Remember, all that American comics at this time had to offer to those interested in comics as a creative medium were the innovative but bombastic Marvels, and the raunchy, rowdy undergrounds. Europe was beginning to explore adult genre, such as sci-fi and crime, but the Japanese were the first to truly push the boundaries of the medium, through Hayashi, Sugiera, and and others associated with Garo magazine. Manga is impossible to ignore now, and these spare and thoughtful comics are part of the reason why.
Mysterious Underground Men, Osamu Tezuka: Another Picture Box product that is hard to find at a reasonable price. Again, it’s well designed, contains a Holmberg essay, and is a seminal manga artifact, being published in this country for the first time since its 1947 appearance in Japan.
Unlike the Hayashi and Tsuge works mentioned here, it is clearly aimed at children, and heavily influenced by Disney’s Carl Barks and Floyd Gottfredson, not to mention Flash Gordon serials. But in it, as Holmberg explains, we see a first departure from Nansensu (nonsense) manga for children and toward Gekiga, the ‘dramatic pictures’ that paved the way for Japan’s groundbreaking Garo magazine in the 60’s. Tezuka himself, after starting the equally influential Astro Boy, embraced alternative visions, and started his own similar magazine, Com.
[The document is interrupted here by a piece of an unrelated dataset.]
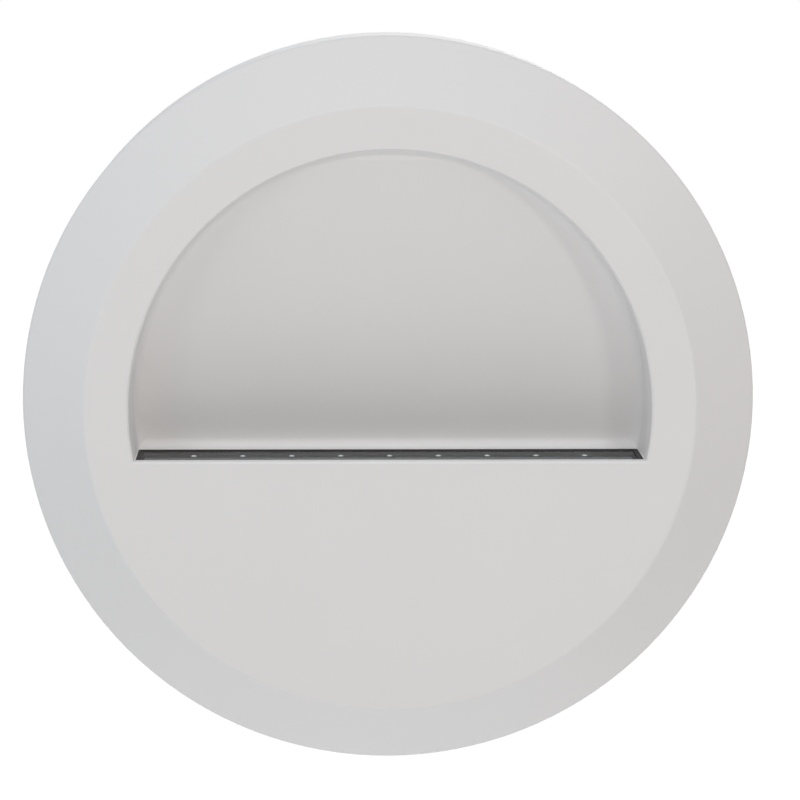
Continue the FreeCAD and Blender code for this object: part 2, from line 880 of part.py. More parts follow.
def terminal_clamps():
    clamps = []
    for x in pole_places():
        y0 = block_y - clamp_length / 2
        clamps.append(rod((x, y0, pole_height), (0, 1, 0), clamp_length, clamp_radius).cut(
            rod((x, y0, pole_height), (0, 1, 0), clamp_length, clamp_bore_radius)))
    for x, y in clamp_screw_places():
        number = pole_places().index(x)
        clamps[number] = clamps[number].cut(
            post(x, y, pole_height, pole_height + clamp_radius * 2, clamp_screw_radius + case_gap))
    return clamps


def terminal_screws():
    top = plate_top + block_size[2] - clamp_screw_sink
    screws = []
    for x, y in clamp_screw_places():
        screw = post(x, y, pole_height, top, clamp_screw_radius)
        groove = box(x - clamp_screw_radius, x + clamp_screw_radius, y - drive_width / 2,
                     y + drive_width / 2, top - drive_depth, top)
        screws.append(screw.cut(groove))
    return screws


def earth_screw():
    seat = plate_top + earth_boss_height + earth_washer_thickness
    top = seat + earth_head_height
    bottom = gasket_thickness + blind_floor + case_gap
    shank = post(earth_x, earth_y, bottom, seat, earth_screw_radius)
    head = post(earth_x, earth_y, seat, top, earth_head_radius)
    groove = box(earth_x - earth_head_radius, earth_x + earth_head_radius,
                 earth_y - drive_width / 2, earth_y + drive_width / 2, top - drive_depth, top)
    return shank.fuse(head.cut(groove))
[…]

Red Flowers, Yoshiharu Tsuge.: This title story is probably the first manga I ever read, tipped into the pages of Raw Magazine Number Seven ( 1985), the infamous “Torn Again” issue, which also included a small section of alternative manga ( my first encounter with the wondrous strange Shigeru Sugiera). I was impressed by the story, a lush, bittersweet tale of children growing up in rural Japan, but didn’t see enough things like it to place it into context until I read an overview of alternative manga in the very excellent Comics: A Global History, by Dan Mazur and Alexander Danner. I began seeing collections pop up on the lists of fave publishers Picture Box and D&Q. This is the importance of good criticism and book editing; it is a form of curation, and the medium needs that. I recommend those above-mentioned starting points for sorting through the vast befuddling landscape of manga, but I’m sure there are others.
I mention all this because the complete original collection is about to be released for the first time in English in the Fall as part of a series of Tsuge collections by Drawn and Quarterly. I’m not saying that this, too, will shoot up into hundreds of dollars on the secondary market, but it’s clear that the pioneers of alternative manga are starting to finally attract attention. They went a long way to making the medium appropriate for adult reading around the world, and they certainly deserve it.
Manga- Japanese comic books, simply put, are another aspect of how ideas and culture spread themselves to all corners through a simple codex of sheaves of paper.